3D code data:
————————

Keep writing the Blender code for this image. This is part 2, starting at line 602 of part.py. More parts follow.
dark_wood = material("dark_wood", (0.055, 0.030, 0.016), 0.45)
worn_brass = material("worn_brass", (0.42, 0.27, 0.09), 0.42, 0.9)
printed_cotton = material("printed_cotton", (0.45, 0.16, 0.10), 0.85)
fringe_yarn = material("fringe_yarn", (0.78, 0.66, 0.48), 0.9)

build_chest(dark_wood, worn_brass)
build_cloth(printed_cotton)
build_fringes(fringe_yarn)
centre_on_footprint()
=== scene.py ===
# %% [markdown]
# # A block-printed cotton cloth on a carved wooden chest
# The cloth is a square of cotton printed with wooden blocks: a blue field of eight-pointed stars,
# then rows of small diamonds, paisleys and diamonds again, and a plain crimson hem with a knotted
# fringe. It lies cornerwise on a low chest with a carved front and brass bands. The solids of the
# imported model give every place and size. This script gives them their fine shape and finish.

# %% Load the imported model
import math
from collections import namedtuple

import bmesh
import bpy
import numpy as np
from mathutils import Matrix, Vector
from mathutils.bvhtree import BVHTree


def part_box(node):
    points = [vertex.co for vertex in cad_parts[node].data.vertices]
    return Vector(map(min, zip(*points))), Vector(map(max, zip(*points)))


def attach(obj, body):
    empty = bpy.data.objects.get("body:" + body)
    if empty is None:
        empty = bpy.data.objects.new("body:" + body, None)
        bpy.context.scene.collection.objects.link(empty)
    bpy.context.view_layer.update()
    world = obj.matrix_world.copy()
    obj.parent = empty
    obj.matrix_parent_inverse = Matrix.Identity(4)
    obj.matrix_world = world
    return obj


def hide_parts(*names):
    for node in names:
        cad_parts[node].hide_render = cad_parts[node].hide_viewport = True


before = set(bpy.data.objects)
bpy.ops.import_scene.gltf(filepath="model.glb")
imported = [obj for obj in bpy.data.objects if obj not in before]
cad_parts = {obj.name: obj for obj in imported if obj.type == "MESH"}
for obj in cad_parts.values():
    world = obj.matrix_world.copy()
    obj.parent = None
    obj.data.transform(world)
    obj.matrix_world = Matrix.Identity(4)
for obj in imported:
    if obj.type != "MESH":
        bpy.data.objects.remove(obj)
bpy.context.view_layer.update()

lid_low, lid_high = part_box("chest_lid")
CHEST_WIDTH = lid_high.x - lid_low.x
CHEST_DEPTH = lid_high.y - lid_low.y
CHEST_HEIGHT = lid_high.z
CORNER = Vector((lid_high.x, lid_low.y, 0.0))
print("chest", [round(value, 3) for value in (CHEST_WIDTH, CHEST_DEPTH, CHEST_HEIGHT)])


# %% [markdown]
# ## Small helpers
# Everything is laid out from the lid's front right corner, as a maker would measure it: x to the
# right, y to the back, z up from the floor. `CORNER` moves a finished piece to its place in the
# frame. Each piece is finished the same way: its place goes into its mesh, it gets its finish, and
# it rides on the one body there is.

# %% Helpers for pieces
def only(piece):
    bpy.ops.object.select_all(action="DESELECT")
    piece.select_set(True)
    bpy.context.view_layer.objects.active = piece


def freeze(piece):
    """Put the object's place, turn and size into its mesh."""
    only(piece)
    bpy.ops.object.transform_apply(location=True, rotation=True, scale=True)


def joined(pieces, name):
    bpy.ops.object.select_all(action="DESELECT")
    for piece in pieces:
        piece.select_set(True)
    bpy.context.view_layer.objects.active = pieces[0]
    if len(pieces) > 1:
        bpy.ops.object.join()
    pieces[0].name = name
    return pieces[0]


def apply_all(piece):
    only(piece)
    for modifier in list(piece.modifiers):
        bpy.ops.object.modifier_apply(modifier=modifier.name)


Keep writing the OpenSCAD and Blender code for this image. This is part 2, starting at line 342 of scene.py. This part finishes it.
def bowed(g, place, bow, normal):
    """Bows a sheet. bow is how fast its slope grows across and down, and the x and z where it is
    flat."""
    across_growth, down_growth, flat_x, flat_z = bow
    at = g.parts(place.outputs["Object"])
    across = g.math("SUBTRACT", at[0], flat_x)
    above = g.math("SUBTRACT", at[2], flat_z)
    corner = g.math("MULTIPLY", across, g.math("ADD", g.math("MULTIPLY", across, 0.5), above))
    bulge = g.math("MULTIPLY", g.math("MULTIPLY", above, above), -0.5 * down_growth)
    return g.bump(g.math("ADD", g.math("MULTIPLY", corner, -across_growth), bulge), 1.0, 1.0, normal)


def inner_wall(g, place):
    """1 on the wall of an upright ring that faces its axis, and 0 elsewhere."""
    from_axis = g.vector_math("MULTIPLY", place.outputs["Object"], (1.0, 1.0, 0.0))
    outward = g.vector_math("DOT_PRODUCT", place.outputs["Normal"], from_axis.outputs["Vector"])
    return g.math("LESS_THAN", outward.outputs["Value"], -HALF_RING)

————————

YOUR INSTRUCTIONS: Reproduce each record shown above without altering a single word.

EXPECTED OUTPUT:
Keep writing the Blender code for this image. This is part 2, starting at line 602 of part.py. More parts follow.
dark_wood = material("dark_wood", (0.055, 0.030, 0.016), 0.45)
worn_brass = material("worn_brass", (0.42, 0.27, 0.09), 0.42, 0.9)
printed_cotton = material("printed_cotton", (0.45, 0.16, 0.10), 0.85)
fringe_yarn = material("fringe_yarn", (0.78, 0.66, 0.48), 0.9)

build_chest(dark_wood, worn_brass)
build_cloth(printed_cotton)
build_fringes(fringe_yarn)
centre_on_footprint()
=== scene.py ===
# %% [markdown]
# # A block-printed cotton cloth on a carved wooden chest
# The cloth is a square of cotton printed with wooden blocks: a blue field of eight-pointed stars,
# then rows of small diamonds, paisleys and diamonds again, and a plain crimson hem with a knotted
# fringe. It lies cornerwise on a low chest with a carved front and brass bands. The solids of the
# imported model give every place and size. This script gives them their fine shape and finish.

# %% Load the imported model
import math
from collections import namedtuple

import bmesh
import bpy
import numpy as np
from mathutils import Matrix, Vector
from mathutils.bvhtree import BVHTree


def part_box(node):
    points = [vertex.co for vertex in cad_parts[node].data.vertices]
    return Vector(map(min, zip(*points))), Vector(map(max, zip(*points)))


def attach(obj, body):
    empty = bpy.data.objects.get("body:" + body)
    if empty is None:
        empty = bpy.data.objects.new("body:" + body, None)
        bpy.context.scene.collection.objects.link(empty)
    bpy.context.view_layer.update()
    world = obj.matrix_world.copy()
    obj.parent = empty
    obj.matrix_parent_inverse = Matrix.Identity(4)
    obj.matrix_world = world
    return obj


def hide_parts(*names):
    for node in names:
        cad_parts[node].hide_render = cad_parts[node].hide_viewport = True


before = set(bpy.data.objects)
bpy.ops.import_scene.gltf(filepath="model.glb")
imported = [obj for obj in bpy.data.objects if obj not in before]
cad_parts = {obj.name: obj for obj in imported if obj.type == "MESH"}
for obj in cad_parts.values():
    world = obj.matrix_world.copy()
    obj.parent = None
    obj.data.transform(world)
    obj.matrix_world = Matrix.Identity(4)
for obj in imported:
    if obj.type != "MESH":
        bpy.data.objects.remove(obj)
bpy.context.view_layer.update()

lid_low, lid_high = part_box("chest_lid")
CHEST_WIDTH = lid_high.x - lid_low.x
CHEST_DEPTH = lid_high.y - lid_low.y
CHEST_HEIGHT = lid_high.z
CORNER = Vector((lid_high.x, lid_low.y, 0.0))
print("chest", [round(value, 3) for value in (CHEST_WIDTH, CHEST_DEPTH, CHEST_HEIGHT)])


# %% [markdown]
# ## Small helpers
# Everything is laid out from the lid's front right corner, as a maker would measure it: x to the
# right, y to the back, z up from the floor. `CORNER` moves a finished piece to its place in the
# frame. Each piece is finished the same way: its place goes into its mesh, it gets its finish, and
# it rides on the one body there is.

# %% Helpers for pieces
def only(piece):
    bpy.ops.object.select_all(action="DESELECT")
    piece.select_set(True)
    bpy.context.view_layer.objects.active = piece


def freeze(piece):
    """Put the object's place, turn and size into its mesh."""
    only(piece)
    bpy.ops.object.transform_apply(location=True, rotation=True, scale=True)


def joined(pieces, name):
    bpy.ops.object.select_all(action="DESELECT")
    for piece in pieces:
        piece.select_set(True)
    bpy.context.view_layer.objects.active = pieces[0]
    if len(pieces) > 1:
        bpy.ops.object.join()
    pieces[0].name = name
    return pieces[0]


def apply_all(piece):
    only(piece)
    for modifier in list(piece.modifiers):
        bpy.ops.object.modifier_apply(modifier=modifier.name)


Keep writing the OpenSCAD and Blender code for this image. This is part 2, starting at line 342 of scene.py. This part finishes it.
def bowed(g, place, bow, normal):
    """Bows a sheet. bow is how fast its slope grows across and down, and the x and z where it is
    flat."""
    across_growth, down_growth, flat_x, flat_z = bow
    at = g.parts(place.outputs["Object"])
    across = g.math("SUBTRACT", at[0], flat_x)
    above = g.math("SUBTRACT", at[2], flat_z)
    corner = g.math("MULTIPLY", across, g.math("ADD", g.math("MULTIPLY", across, 0.5), above))
    bulge = g.math("MULTIPLY", g.math("MULTIPLY", above, above), -0.5 * down_growth)
    return g.bump(g.math("ADD", g.math("MULTIPLY", corner, -across_growth), bulge), 1.0, 1.0, normal)


def inner_wall(g, place):
    """1 on the wall of an upright ring that faces its axis, and 0 elsewhere."""
    from_axis = g.vector_math("MULTIPLY", place.outputs["Object"], (1.0, 1.0, 0.0))
    outward = g.vector_math("DOT_PRODUCT", place.outputs["Normal"], from_axis.outputs["Vector"])
    return g.math("LESS_THAN", outward.outputs["Value"], -HALF_RING)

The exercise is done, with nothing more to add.